I checked dmesg; the only line I could see that relates is the intial config message:
[ 0.830837] 3f201000.serial: ttyAMA0 at MMIO 0x3f201000 (irq = 87, base_baud = 0) is a PL011 rev2

Also, ttyAMA0 is still present in /dev

I just tried a restart via the HA GUI, so here are the preliminary findings from three restoration methods:

Heal Network
From HA GUI, go Configuration->Z-Wave and click “Heal Network”.
This will cause OZW_Log to resume without clearing the past logs. The sensors will restore.
From two attempts, the time alive was 1h16m14s, then 1h09m00s.

Sudo Reboot
SSH into the pi and reboot the whole device.
This will cause OZW_Log to start fresh.
From one attempt, the time alive was 26h57m58

HA Server restart
From the HA GUI, go to Configuration -> General and click “Restart”.
This will cause OZW_Log to start fresh.
From one attempt, the time alive is 10m50s

I’m thinking I need to look for any low level logs around serial communication. Other than that, I’m going to make another image with the original z-way software and no home-assistant to try and narrow down the problem.


#7

Ok, so what I did actually was:
Created a new raspbian stretch image on a different SD card,
Installed home assistant and followed the Razberry instructions exactly.

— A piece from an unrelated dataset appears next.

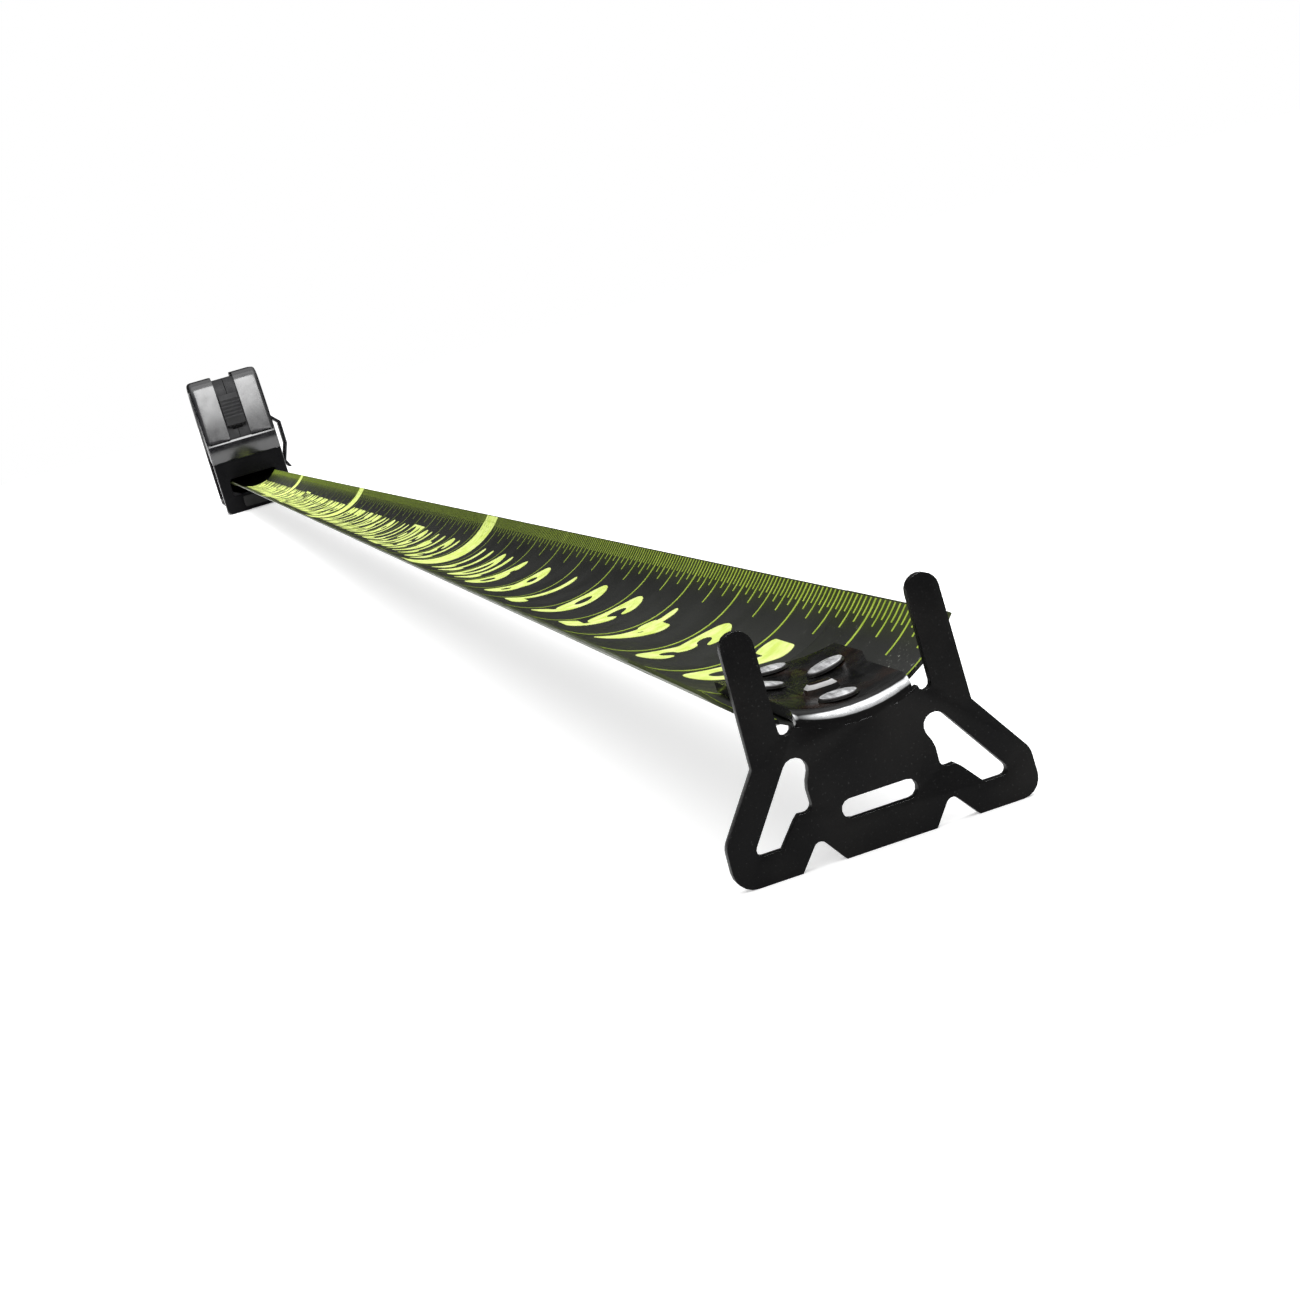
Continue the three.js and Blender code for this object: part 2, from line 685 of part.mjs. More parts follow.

I then copied my Z-wave config from a backup, also the customize.yaml file to place in the folder of the fresh install.

I got my Z-wave devices displayed again, although two are now named “Unknown Node 6” and “Unknown Node 8”

Nonetheless, the sensors have been reporting for a full 36 hours now with no interruptions, so this suggests that there’s either misconfiguration/bug in the original system, or the hardware is underpowered for what I’m trying to do with it.

For now, I will go back to the original SD card and start retracing my steps.